GDPR remediation — the engineering response

FINDING 1: PII accessible to all analysts in silver.customers

CURRENT STATE:
  GRANT SELECT ON ALL TABLES IN SCHEMA silver TO ROLE analyst_role;
  silver.customers has: customer_email, phone_number, full_name, address

FIX — Column masking policy (Snowflake):
  -- Step 1: Create masking policies for each PII column type
  CREATE MASKING POLICY mask_email AS (v VARCHAR) RETURNS VARCHAR ->
      CASE WHEN CURRENT_ROLE() IN ('PIPELINE_ROLE','DATA_PLATFORM_ADMIN')
           THEN v ELSE SHA2(v, 256) END;

  CREATE MASKING POLICY mask_phone AS (v VARCHAR) RETURNS VARCHAR ->
      CASE WHEN CURRENT_ROLE() IN ('PIPELINE_ROLE','DATA_PLATFORM_ADMIN')
           THEN v ELSE REGEXP_REPLACE(v, '.', 'X') END;

  CREATE MASKING POLICY mask_name AS (v VARCHAR) RETURNS VARCHAR ->
      CASE WHEN CURRENT_ROLE() IN ('PIPELINE_ROLE','DATA_PLATFORM_ADMIN')
           THEN v ELSE LEFT(v, 1) || '***' END;   -- 'P***' (initial only)
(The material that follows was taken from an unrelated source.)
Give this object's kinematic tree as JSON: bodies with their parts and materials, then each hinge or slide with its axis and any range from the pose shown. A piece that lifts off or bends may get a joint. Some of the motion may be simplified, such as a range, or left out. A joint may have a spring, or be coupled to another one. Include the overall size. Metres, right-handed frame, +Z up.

  -- Step 2: Apply to PII columns
  ALTER TABLE silver.customers ALTER COLUMN customer_email
      SET MASKING POLICY mask_email;
  ALTER TABLE silver.customers ALTER COLUMN phone_number
      SET MASKING POLICY mask_phone;
  ALTER TABLE silver.customers ALTER COLUMN full_name
      SET MASKING POLICY mask_name;

  -- Verify: analyst queries silver.customers:
  -- customer_email = 'a3f4...sha256hash...'
  -- phone_number   = 'XXXXXXXXXX'
  -- full_name      = 'P***'
  -- No data model changes needed. No view required. Column masking is transparent.

FINDING 2: Departed employee still has active credentials

FIX — Access review and automated offboarding:
  -- Audit: find all users with recent login activity
  SELECT user_name, last_success_login, login_history
  FROM snowflake.account_usage.users
  WHERE disabled = FALSE
  ORDER BY last_success_login DESC;
  -- Found: former_employee@freshmart.com, last login 47 days ago

  -- Disable immediately:
  ALTER USER former_employee@freshmart.com SET DISABLED = TRUE;

  -- Preventive: Automate offboarding via HR system integration
  -- When HR marks employee as departed:
  -- 1. Disable Snowflake user (API call)
  -- 2. Revoke all role assignments
  -- 3. Log access review completion
  -- 4. Notify security team

FINDING 3: No audit log of customer data access

FIX — Enable Snowflake access history and build audit query:
  -- Snowflake retains access_history for 365 days in ACCOUNT_USAGE schema.
  -- No setup needed — it is always on.
  -- DPO needed access to query it:

  GRANT SELECT ON SNOWFLAKE.ACCOUNT_USAGE.ACCESS_HISTORY TO ROLE dpo_role;

  -- DPO audit query: who accessed customer PII in the last 90 days?
  SELECT
      user_name,
      query_start_time,
      query_text,
      base_objects_accessed
  FROM snowflake.account_usage.access_history,
       LATERAL FLATTEN(base_objects_accessed) f
  WHERE f.value:objectName::STRING ILIKE '%silver.customers%'
    AND query_start_time >= CURRENT_DATE - 90
  ORDER BY query_start_time DESC;

  -- Returns: complete log of every access to silver.customers
  -- With: who, when, what query

  -- Ongoing: schedule weekly DPO report to governance.pii_access_log
  -- for permanent audit trail beyond Snowflake's 365-day retention.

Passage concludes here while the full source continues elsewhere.